The τ test fails to reject the null of no cointegration, but just barely, with a p-value only slightly above the default 5% significance level, and a statistic only slightly above the left-tail critical value. The z test does reject the null of no cointegration.

The test regresses y1 = Y(:,1) on Y2 = Y(:,2:end) and (by default) an intercept c0. The residual series is [y1 Y2]*betac0 = y1 –  Y2*b – c0. Regression coefficients c0 and b are returned in a fifth output argument (together with other regression statistics).
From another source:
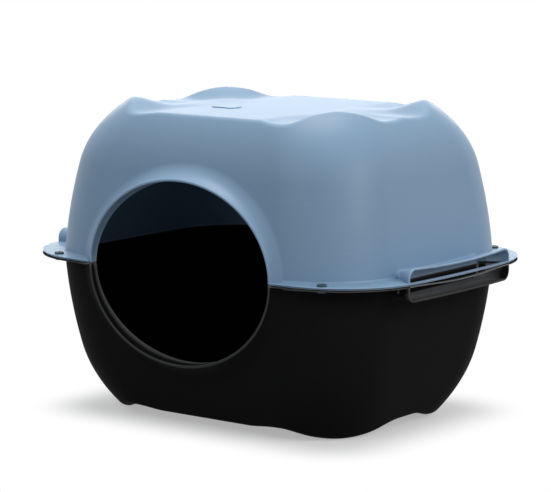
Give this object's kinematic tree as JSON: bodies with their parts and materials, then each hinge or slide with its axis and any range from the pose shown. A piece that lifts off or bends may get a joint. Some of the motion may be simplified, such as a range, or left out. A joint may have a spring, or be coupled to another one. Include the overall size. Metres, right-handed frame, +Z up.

You can use the regression coefficients to examine the hypothesized cointegrating vector beta = [1; -b]:

[~,~,~,~,reg] = egcitest(Y,'test','t2');

c0 = reg.coeff(1);
b = reg.coeff(2:3);
beta = [1;-b];
COrd = get(gca,'ColorOrder');
set(gca,'NextPlot','ReplaceChildren','ColorOrder',...
    circshift(COrd,3))
plot(dates,Y*beta-c0,'LineWidth',2)
title('{\bf Cointegrating Relation}')
axis tight
legend off;
grid on

The combination appears relatively stationary, as the test confirms.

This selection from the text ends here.